We take some small comfort from the news that the hilltop communities in the Shomron have over 3 feet of snow and are still without electricity.
The sun begins to shine. Little by little, the room's chill begins to depart. We might even say the room "warms up" – after all, the thermometer has gone above the minus numbers and is working its way up to the positive ones.
The snow is not melting as of yet. That will take several days, but at least we can leave the house and give the children what they have longed for all this time. Didn't we build a snowman already? So what – let's build another one. Everyone is pelted with snowballs and the atmosphere is festive.

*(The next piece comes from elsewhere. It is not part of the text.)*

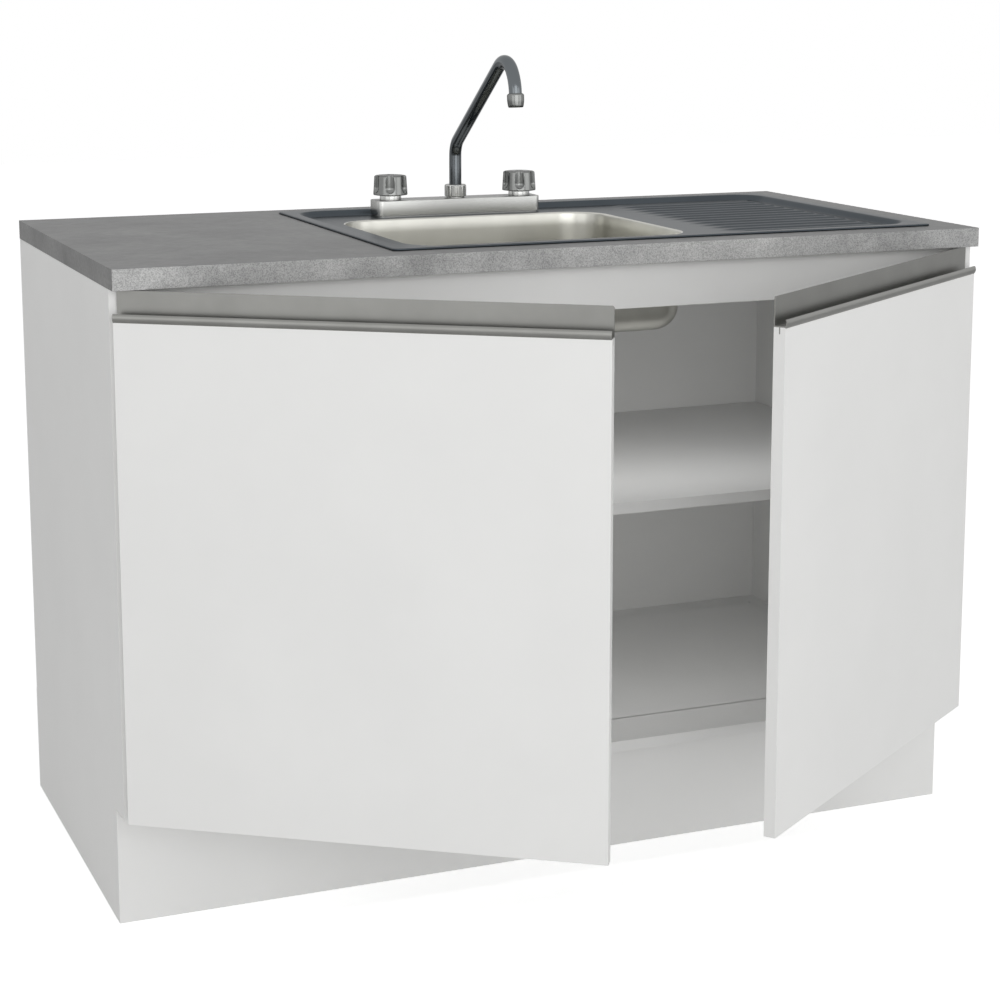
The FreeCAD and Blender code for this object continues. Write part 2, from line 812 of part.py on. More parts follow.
def knob_screw_shape():
    """The screw in the knob's crown, reaching down into the stem."""
    head = cylinder(size("knob_screw_head"), size("knob_screw_sheet"),
                    Vector(0, 0, knob_seat))
    foot = size("stem_length") - size("knob_screw_grip")
    shank = cylinder(size("knob_screw_radius"), knob_seat - foot, Vector(0, 0, foot))
    return head.fuse(shank).removeSplitter()


def knob_body(label):
    """A tapered knob with a chamfered crown and round-ended flutes."""
    radius = size("knob_radius")
    top = size("knob_height")
    crown = size("knob_top_radius")
    bore = size("stem_radius")
    socket = size("stem_length") - knob_lift
    well = top - size("knob_screw_well")
    edge = size("knob_edge")
    chamfer = size("knob_chamfer")
    body = turned(label, [
        (bore, 0), (radius - edge, 0), (radius, edge), (crown, top - chamfer),
        (crown - chamfer, top - edge), (size("knob_screw_head"), top),
        (size("knob_screw_head"), well), (size("knob_screw_radius"), well),
        (size("knob_screw_radius"), socket), (bore, socket)])
    base = size("flute_foot")
    reach = radius - size("flute_depth") + size("flute_radius")
    tool = body.newObject("PartDesign::SubtractiveCylinder", label + "Flute")
    bind(tool, "Radius", "flute_radius")
    bind(tool, "Height", "knob_height")
    tool.AttachmentOffset = Placement(Vector(0, -reach, base), Rotation())
    ball = body.newObject("PartDesign::SubtractiveSphere", label + "FluteFoot")
    bind(ball, "Radius", "flute_radius")
    ball.AttachmentOffset = Placement(Vector(0, -reach, base), Rotation())
    ring = body.newObject("PartDesign::PolarPattern", label + "Flutes")
    ring.Originals = [tool, ball]
    ring.Axis = (body.Group[0], ["V_Axis"])
    ring.Angle = 360
    bind(ring, "Occurrences", "knob_flutes")
    body.Tip = ring
    return body


knob_turn = Rotation(Vector(0, 0, 1), size("knob_rest_angle"))
for name, place in zip(("left", "right"), knob_places):
    valve_place = Placement(place + Vector(0, 0, tap_top), Rotation())
    node(feature(name + "_valve_bonnet", bonnet_shape(), valve_place))
    node(feature(name + "_valve_stem", stem_shape(), valve_place))
    knob = knob_body(name + "_knob")
    knob.Placement = Placement(place + Vector(0, 0, tap_top + knob_lift), knob_turn)
    node(knob)
    node(feature(name + "_knob_screw", knob_screw_shape(), valve_place))


def spout_path():
    """The spout's centre line, from its foot in the body to the nozzle."""
    rise = math.radians(size("spout_rise"))
    drop = math.radians(size("spout_drop"))
    tilt = math.radians(size("nozzle_tilt"))
    foot = Vector(0, 0, size("tap_foot") + size("spout_collar") + size("running_gap"))
    elbow = Vector(0, 0, size("spout_riser"))
    along = Vector(0, -math.cos(rise), math.sin(rise))
    summit = elbow + along * size("spout_run")
    turn = math.pi / 2 - rise
    tangent = size("spout_elbow") * math.tan(turn / 2)
    start = elbow - Vector(0, 0, tangent)
    end = elbow + along * tangent
    centre = start + Vector(0, -size("spout_elbow"), 0)
    half = turn / 2
    middle = centre + Vector(0, math.cos(half), math.sin(half)) * size("spout_elbow")
    crown = size("spout_crown")
    crown_tangent = crown * math.tan((rise + drop) / 2)
    crown_start = summit - along * crown_tangent
    crown_centre = crown_start - Vector(0, math.sin(rise), math.cos(rise)) * crown
    halfway = (rise - drop) / 2
    crown_middle = crown_centre + Vector(0, math.sin(halfway), math.cos(halfway)) * crown
    crown_end = crown_centre + Vector(0, -math.sin(drop), math.cos(drop)) * crown
    fall = size("spout_drop_radius")
    fall_centre = crown_end - Vector(0, -math.sin(drop), math.cos(drop)) * fall
    last = math.pi / 2 - tilt
    mid = (drop + last) / 2
    fall_middle = fall_centre + Vector(0, -math.sin(mid), math.cos(mid)) * fall
    fall_end = fall_centre + Vector(0, -math.sin(last), math.cos(last)) * fall
    heading = Vector(0, -math.cos(last), -math.sin(last))
    tip = fall_end + heading * size("spout_tip")
    edges = [Part.LineSegment(foot, start), Part.Arc(start, middle, end),
             Part.LineSegment(end, crown_start),
             Part.Arc(crown_start, crown_middle, crown_end),
             Part.Arc(crown_end, fall_middle, fall_end), Part.LineSegment(fall_end, tip)]
    return Part.Wire([edge.toShape() for edge in edges]), tip, heading


path, nozzle, heading = spout_path()


def pipe(radius):
    """A round rod swept along the spout's centre line."""
    start = path.Vertexes[0].Point
    ring = Part.Wire(Part.Circle(start, Vector(0, 0, 1), radius).toShape())
    return path.makePipeShell([ring], True, False)


spout = pipe(size("spout_radius")).cut(pipe(size("spout_radius") - size("spout_wall")))
node(feature("spout", spout, tap_place))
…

Here and there visitors arrive in Haresha. They come in 4X4 ATV's that can drive on the snow. They come to open the road officially. The authorities are against opening the road up to the community because they feel the gradient is too steep and might cause vehicles to slip.
The children are angry at the cars that arrive for destroying the snow. Wherever you drive, they say, the white carpet is ruined!
However, one vehicle makes everyone happy. Young fellows from Modiin Illit (Kiryat Sefer) arrive with a large hot water heater, teabags and sugar. "We heard that you have had no electricity for the past few days. We heard that the water is used up. At least have some tea." They enjoyed the giving and we enjoyed accepting their goodwill.
Afternoon is coming. We have been without electricity for over 60 hours and without water for more than 12 hours. People are afraid to light the gas burners. How long can the fuel last? One family has already been injured by an unplanned running out of gas.
The Regional Council suggests evacuating all of us until the water and electricity begin working and bring army ATV's to help us reach more tranquil places. However, the vast majority of the community's residents decide to stay. We live here and here we will remain.
Perhaps the adamant stand of the community's residents is what made us merit the return of electricity and running water that afternoon. We had lived through over sixty frozen hours and stayed put.
Thanks to Hashem, we are firmly rooted here in our land.